DORA Metrics Instrumentation

Automate measurement and reporting of the four key DevOps metrics.

SleuthLinearBGrafana

Implementation Steps

  1. Pull deployment events from CI/CD systems.
  2. Calculate lead time from commit timestamp to production release.
  3. Integrate incident data to measure MTTR and change failure rate.
  4. Share trends with product and engineering leadership to drive prioritization.

Data-Driven Continuous Improvement

Use DORA data during retros to target systemic improvements.

Implementation Steps

  1. Review DORA metrics at sprint or release retrospectives.
  2. Correlate improvements with changes in process or tooling.
  3. Set quarterly targets and publish progress to the organization.

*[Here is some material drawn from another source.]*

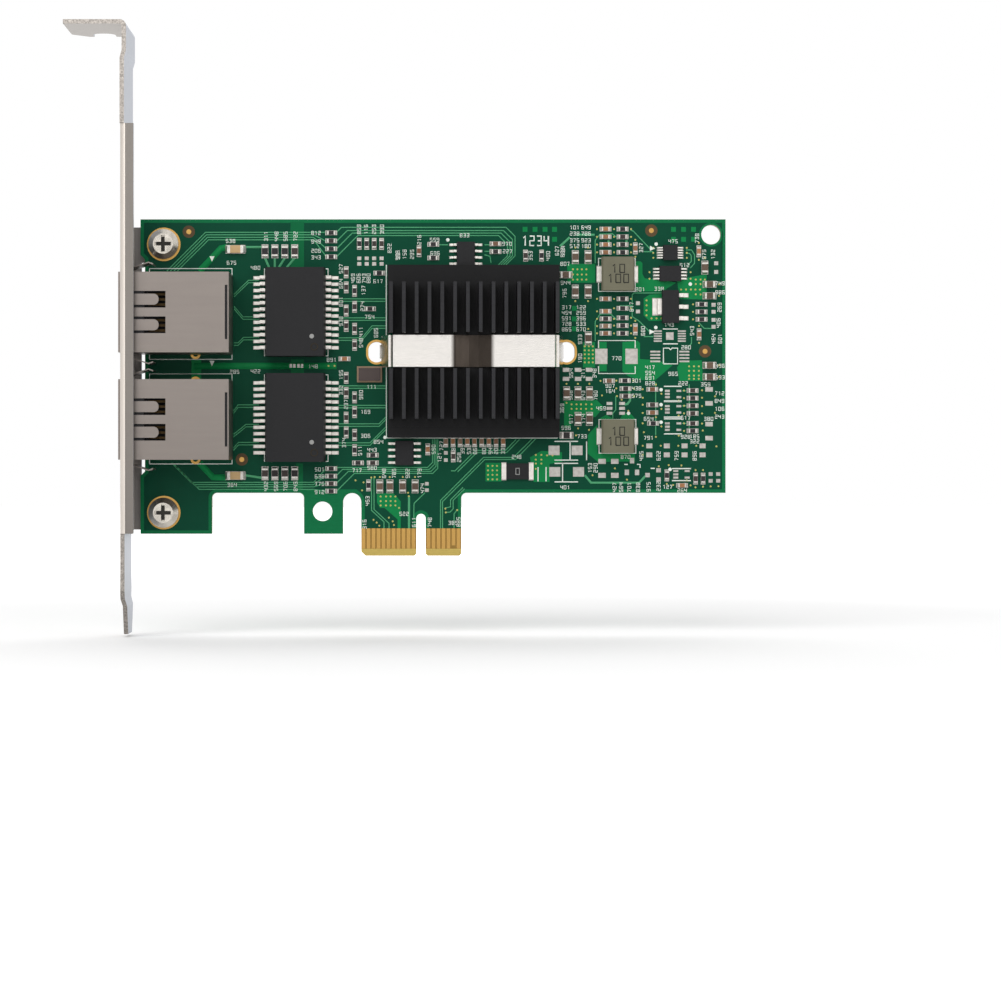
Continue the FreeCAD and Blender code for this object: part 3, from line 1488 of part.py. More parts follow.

Continuous Improvement & Learning

Ensure learnings are captured, shared, and actioned across teams.

Discovery Questions

  • How frequently are retrospectives held, and are action items tracked?
  • Are metrics and learnings transparent across teams?
  • Does psychological safety exist for sharing incident root causes?
  • Are there internal communities of practice for DevOps or SRE?
  • How are new ideas piloted and scaled?

Evidence to Collect

  • Retro documentation
  • Action item trackers
  • Community of practice artifacts

Structured Retrospectives

Make retrospectives actionable and outcomes visible.

Implementation Steps

  1. Run team-level retros every sprint with standardized templates.
  2. Hold incident retrospectives within 48 hours of major events.
  3. Track action items in shared tooling with owners and due dates.

Communities of Practice

Encourage cross-team knowledge sharing and standardization.

Implementation Steps

  1. Host monthly DevOps/SRE guild meetings and tech talks.
  2. Maintain shared documentation hubs (Notion, Confluence).
  3. Facilitate async Q&A channels and annual internal summits.